• [What the task asks]: Quote, please, the line with "Write part 2", the line with "of each mitre.", and every line between them, exactly and with nothing else.

• [Data to process]:

##############################

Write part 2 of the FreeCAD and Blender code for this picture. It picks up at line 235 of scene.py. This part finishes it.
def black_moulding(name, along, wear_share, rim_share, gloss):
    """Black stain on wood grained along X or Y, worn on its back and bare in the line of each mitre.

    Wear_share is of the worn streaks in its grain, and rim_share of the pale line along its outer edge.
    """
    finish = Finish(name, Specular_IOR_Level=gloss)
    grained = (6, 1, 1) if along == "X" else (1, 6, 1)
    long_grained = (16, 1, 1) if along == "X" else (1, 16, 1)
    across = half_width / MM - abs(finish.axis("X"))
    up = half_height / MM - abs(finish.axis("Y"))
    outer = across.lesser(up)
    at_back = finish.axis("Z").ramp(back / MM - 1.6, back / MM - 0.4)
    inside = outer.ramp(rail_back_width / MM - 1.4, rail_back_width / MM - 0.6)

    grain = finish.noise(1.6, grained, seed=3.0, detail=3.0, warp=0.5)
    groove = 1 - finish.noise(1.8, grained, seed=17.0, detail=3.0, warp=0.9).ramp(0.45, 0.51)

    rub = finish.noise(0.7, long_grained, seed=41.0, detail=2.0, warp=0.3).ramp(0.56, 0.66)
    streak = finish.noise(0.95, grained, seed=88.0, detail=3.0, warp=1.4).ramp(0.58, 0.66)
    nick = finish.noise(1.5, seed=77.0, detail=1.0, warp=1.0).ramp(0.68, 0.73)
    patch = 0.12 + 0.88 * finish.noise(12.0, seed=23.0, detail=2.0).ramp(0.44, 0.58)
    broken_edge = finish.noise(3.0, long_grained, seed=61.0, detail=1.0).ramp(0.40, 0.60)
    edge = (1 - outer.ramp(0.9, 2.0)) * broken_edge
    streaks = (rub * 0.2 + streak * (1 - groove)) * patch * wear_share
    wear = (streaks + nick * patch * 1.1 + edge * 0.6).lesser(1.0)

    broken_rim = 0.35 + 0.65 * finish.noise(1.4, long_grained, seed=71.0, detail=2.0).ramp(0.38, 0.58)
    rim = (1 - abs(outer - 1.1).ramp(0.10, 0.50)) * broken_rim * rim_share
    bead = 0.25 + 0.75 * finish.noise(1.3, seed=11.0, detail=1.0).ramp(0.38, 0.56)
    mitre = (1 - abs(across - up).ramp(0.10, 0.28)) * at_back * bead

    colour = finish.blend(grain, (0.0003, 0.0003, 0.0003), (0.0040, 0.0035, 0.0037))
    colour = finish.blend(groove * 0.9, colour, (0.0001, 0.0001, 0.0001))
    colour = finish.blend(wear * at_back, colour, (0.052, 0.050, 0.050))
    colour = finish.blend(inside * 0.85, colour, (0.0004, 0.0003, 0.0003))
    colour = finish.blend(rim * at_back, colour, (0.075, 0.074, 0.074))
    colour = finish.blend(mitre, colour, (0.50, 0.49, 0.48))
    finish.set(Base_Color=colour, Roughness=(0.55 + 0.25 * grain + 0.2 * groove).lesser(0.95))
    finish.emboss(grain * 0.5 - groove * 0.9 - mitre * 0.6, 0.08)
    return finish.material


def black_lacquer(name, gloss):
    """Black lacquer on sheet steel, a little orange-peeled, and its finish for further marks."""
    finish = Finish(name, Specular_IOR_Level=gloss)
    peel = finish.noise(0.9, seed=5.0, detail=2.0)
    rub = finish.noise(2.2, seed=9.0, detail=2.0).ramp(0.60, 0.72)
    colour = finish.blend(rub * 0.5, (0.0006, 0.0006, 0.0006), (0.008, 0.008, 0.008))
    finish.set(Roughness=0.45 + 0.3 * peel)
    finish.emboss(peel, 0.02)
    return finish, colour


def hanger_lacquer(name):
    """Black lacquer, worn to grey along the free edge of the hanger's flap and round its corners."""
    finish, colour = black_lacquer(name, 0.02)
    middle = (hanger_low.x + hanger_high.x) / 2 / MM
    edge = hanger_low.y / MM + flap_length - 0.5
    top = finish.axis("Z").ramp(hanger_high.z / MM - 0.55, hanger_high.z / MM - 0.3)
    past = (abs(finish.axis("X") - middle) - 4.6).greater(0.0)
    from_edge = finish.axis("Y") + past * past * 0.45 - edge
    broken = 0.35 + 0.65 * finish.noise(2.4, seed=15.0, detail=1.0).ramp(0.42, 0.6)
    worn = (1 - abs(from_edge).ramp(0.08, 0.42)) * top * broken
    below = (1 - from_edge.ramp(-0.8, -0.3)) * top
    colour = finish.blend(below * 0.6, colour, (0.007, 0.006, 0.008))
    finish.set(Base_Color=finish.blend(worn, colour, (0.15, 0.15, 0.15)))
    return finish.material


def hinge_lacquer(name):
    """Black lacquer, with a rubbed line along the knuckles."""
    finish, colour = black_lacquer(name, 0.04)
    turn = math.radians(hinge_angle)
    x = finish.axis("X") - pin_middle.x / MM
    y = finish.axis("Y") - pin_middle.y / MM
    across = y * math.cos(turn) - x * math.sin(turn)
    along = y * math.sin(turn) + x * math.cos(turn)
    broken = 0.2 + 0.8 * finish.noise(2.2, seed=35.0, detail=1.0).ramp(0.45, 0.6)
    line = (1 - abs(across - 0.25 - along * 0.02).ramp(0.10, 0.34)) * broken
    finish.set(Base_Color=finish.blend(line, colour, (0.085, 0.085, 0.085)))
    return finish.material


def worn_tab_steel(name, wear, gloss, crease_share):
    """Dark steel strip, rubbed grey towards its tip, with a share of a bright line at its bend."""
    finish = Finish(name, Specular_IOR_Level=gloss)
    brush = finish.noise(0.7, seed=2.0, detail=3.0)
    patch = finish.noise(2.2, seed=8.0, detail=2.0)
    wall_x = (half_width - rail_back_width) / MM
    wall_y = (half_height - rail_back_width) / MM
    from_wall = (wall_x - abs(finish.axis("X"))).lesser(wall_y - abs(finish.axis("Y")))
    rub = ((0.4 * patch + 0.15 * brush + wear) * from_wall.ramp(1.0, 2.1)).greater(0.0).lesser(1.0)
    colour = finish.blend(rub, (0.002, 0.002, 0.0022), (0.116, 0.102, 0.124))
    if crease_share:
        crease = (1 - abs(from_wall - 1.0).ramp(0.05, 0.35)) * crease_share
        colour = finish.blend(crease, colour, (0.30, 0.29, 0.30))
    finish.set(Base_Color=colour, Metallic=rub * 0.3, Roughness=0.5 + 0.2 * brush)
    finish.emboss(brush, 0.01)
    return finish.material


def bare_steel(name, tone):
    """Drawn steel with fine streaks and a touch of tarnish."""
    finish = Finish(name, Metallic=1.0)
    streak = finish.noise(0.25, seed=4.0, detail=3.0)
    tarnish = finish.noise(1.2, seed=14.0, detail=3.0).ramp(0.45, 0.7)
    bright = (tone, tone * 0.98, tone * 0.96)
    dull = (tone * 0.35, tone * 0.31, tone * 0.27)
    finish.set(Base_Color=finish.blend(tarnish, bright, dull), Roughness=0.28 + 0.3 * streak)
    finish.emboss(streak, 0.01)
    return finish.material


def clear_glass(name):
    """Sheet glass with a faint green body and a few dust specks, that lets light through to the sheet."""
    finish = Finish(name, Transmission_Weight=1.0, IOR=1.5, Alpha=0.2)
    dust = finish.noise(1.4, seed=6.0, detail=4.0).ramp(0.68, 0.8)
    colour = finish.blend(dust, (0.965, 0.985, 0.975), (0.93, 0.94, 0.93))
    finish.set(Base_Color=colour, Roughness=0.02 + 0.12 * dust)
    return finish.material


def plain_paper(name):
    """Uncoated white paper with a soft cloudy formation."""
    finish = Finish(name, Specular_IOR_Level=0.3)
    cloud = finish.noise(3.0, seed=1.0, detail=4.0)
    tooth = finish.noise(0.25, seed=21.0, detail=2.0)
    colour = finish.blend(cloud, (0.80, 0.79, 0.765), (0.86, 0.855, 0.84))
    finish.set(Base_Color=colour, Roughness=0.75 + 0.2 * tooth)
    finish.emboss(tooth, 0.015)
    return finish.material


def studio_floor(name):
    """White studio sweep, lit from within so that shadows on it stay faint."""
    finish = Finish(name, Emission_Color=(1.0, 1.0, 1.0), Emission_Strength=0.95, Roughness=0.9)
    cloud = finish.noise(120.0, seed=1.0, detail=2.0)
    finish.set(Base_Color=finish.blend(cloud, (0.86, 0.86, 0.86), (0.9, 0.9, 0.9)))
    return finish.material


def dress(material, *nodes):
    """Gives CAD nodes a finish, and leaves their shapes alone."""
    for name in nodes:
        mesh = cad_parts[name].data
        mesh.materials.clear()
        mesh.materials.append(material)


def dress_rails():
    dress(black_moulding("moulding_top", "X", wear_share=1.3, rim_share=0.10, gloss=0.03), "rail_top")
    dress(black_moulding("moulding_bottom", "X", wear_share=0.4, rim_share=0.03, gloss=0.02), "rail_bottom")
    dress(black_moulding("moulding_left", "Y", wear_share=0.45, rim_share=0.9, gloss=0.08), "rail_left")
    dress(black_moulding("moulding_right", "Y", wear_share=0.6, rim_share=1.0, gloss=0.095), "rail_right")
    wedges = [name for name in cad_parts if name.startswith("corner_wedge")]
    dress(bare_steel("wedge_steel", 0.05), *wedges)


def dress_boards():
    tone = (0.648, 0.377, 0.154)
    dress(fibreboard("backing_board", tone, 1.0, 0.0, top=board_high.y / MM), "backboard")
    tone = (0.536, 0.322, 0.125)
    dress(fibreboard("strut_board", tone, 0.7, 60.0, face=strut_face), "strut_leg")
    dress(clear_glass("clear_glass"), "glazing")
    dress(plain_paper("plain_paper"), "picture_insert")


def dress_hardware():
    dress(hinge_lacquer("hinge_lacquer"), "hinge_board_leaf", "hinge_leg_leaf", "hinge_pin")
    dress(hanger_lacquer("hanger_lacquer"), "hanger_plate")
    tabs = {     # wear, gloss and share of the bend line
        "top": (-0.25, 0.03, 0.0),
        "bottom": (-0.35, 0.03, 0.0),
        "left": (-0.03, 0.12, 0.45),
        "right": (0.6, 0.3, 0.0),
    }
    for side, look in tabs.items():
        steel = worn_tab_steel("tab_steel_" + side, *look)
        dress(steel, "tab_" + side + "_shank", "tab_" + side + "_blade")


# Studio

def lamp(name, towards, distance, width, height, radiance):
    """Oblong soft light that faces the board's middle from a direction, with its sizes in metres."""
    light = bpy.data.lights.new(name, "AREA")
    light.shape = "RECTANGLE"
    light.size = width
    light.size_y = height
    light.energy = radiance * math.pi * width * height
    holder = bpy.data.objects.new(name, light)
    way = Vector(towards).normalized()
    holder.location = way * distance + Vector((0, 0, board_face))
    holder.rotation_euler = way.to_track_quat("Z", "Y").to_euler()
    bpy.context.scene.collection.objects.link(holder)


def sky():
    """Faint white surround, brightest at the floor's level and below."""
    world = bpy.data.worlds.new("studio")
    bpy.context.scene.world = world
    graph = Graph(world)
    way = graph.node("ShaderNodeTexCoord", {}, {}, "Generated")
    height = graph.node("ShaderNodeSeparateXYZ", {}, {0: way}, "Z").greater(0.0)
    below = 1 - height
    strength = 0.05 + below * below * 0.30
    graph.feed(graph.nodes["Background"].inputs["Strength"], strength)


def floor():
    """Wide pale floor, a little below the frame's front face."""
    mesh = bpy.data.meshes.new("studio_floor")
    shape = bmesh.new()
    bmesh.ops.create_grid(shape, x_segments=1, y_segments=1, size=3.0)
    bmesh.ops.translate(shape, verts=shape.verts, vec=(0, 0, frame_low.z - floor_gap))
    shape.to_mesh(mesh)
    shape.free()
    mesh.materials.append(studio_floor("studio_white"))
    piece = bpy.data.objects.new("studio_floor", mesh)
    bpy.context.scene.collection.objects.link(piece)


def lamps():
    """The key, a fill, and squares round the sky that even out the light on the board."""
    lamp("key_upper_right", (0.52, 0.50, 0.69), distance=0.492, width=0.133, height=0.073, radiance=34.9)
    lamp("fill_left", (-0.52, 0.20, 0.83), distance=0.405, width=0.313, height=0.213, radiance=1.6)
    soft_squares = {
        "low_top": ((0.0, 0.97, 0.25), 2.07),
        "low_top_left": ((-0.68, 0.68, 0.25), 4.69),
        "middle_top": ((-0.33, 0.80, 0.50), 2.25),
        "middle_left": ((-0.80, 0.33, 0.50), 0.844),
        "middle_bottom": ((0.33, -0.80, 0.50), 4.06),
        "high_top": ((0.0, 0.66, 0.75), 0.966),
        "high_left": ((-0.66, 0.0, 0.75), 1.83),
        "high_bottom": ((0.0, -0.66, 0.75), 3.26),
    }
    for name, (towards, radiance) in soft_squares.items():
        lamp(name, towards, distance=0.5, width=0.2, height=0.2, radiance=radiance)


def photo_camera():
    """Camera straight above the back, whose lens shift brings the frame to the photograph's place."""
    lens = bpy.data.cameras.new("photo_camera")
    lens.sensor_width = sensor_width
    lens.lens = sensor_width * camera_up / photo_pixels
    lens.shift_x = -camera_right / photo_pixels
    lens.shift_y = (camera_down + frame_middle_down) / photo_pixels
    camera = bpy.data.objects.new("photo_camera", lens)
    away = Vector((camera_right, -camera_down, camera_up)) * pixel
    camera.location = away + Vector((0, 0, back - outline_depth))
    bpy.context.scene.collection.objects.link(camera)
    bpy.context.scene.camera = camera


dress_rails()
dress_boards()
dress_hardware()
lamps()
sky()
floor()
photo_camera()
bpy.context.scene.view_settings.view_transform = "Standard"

##############################

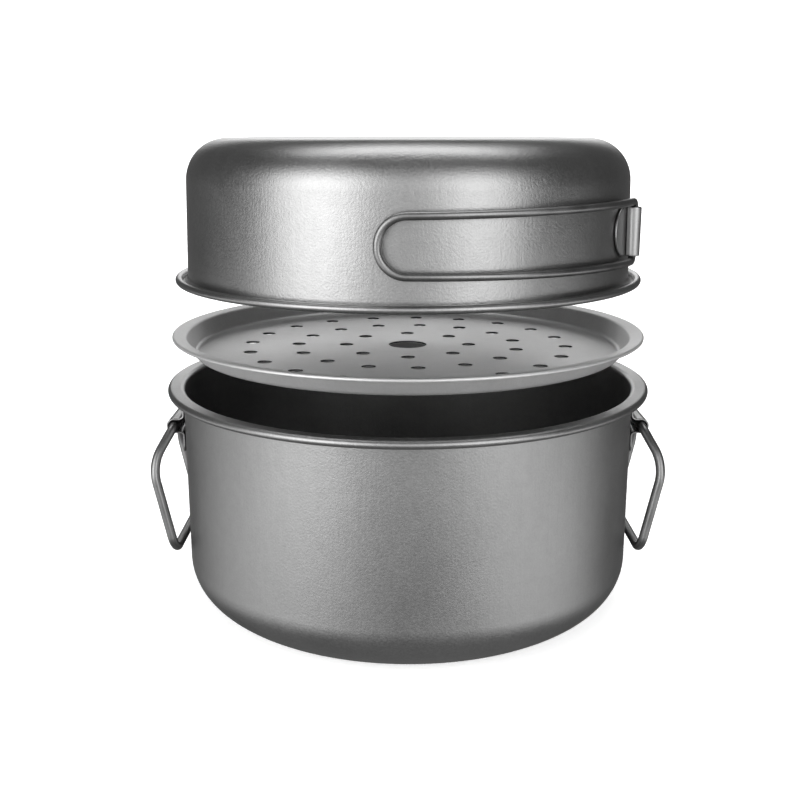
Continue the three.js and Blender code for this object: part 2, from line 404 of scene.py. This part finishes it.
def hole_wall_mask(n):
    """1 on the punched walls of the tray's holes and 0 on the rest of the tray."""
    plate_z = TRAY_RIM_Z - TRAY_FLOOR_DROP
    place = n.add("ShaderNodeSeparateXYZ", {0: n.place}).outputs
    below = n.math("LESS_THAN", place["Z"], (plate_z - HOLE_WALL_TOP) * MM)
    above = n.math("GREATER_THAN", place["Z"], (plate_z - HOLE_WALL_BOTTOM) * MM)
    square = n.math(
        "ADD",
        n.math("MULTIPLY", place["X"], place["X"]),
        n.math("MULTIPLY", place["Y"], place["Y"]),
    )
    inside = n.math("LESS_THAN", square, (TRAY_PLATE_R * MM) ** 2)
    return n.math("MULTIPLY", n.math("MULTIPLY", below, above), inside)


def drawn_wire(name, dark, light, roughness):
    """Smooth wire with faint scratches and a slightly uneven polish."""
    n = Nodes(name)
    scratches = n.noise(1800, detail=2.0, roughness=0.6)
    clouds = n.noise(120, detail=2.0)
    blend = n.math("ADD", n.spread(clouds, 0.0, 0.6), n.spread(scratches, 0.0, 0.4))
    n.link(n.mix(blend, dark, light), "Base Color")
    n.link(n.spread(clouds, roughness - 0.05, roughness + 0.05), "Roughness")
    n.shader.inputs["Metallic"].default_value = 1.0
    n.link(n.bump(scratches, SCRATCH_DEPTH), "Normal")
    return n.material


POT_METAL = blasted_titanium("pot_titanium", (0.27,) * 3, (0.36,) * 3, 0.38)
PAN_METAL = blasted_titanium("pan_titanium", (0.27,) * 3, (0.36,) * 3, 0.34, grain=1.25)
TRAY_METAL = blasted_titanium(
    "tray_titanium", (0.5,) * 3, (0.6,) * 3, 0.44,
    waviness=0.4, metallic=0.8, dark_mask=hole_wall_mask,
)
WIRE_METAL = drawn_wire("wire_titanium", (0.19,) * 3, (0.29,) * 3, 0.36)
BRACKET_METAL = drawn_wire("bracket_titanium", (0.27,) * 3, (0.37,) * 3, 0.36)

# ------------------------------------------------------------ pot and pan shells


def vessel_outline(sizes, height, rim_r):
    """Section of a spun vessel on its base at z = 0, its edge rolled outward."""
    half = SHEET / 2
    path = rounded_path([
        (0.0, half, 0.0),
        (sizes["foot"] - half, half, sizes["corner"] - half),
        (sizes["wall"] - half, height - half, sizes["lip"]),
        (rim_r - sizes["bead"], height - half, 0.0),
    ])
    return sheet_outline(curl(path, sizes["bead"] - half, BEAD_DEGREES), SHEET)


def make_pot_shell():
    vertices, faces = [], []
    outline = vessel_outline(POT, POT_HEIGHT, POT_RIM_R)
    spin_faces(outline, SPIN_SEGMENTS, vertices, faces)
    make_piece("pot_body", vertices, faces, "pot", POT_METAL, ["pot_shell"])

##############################

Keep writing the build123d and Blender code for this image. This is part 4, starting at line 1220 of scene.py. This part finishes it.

##############################

• [Result for this task]:
Write part 2 of the FreeCAD and Blender code for this picture. It picks up at line 235 of scene.py. This part finishes it.
def black_moulding(name, along, wear_share, rim_share, gloss):
    """Black stain on wood grained along X or Y, worn on its back and bare in the line of each mitre.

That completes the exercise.